The deck is certainly the right power level for the format. You’re going to outpace most Amulet Titan draws, and honestly many Prowess draws. You are fast enough to beat Burn and don’t need to play into Eidolon of the Great Revel, and your sideboard accidentally rolls them. The split names and type line “Creature” of your threats make you fairly resilient to the typical Humans disruption suite, and outside of Spell Queller from people stumbling back into Spirits, most of the other random creature decks should be byes.

Hedron Crab Karn, the Great Creator

I have mild concerns about a few matchups but don’t think they’re huge issues, especially since Modern is still played with hidden decklists. The hot new Dimir Mill list has a few preemptive hate cards against you, but in general you can win through a little bit of disruption and they probably fold to Leyline of Sanctity. Karn, the Great Creator decks also have a specific nut draw that causes problems, but that’s about it.

Uro, Titan of Nature's Wrath Death's Shadow

As with most combo decks I don’t expect Uro, Titan of Nature’s Wrath or Death’s Shadow decks to be byes, but I have more hope than usual. As mentioned you have resilience to Force of Negation, and while a true Cryptic Command lock is lethal, the Uro decks aren’t great at the true lock. You can push two or three Vengevine attacks through, and that breaks through their sketchier loops. Death’s Shadow and Jund are a bit scary due to Thoughtseize, but you have a lot of redraws to win and many of your kill spells dodge Inquisition of Kozilek.

Relic of Progenitus Soul-Guide Lantern Jace, the Mind Sculptor

My real concerns are the format pushing harder towards maindeck Relic of Progenitus or Soul-Guide Lantern, which I’m pretty sure should just be the norm anyway. The other concern is the upward trend in Azorius Control, a deck that just has a ton of Mana Leaks and other counterspells that actually cover your threats well. The other issue might honestly be that the Uro decks are starting to turn towards Mana Leak over Remand, and losing your threat to a counterspell is way more disastrous than untapping and using your modal DFC lands to cast it again.
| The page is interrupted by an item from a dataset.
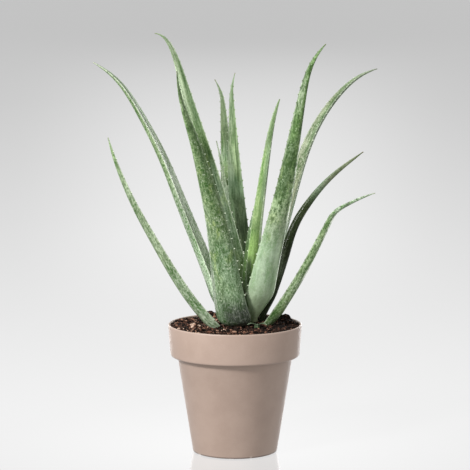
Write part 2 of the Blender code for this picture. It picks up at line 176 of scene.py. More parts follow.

Overall, I think flipping your library is a promising place to be in Modern right now. A fast combo deck that requires specific interaction to beat always deserves a glance, and once it crosses the line of easily integrating interaction it’s worth way more attention. If you want to meme your way into an actually good deck, try placing that deck directly into your graveyard.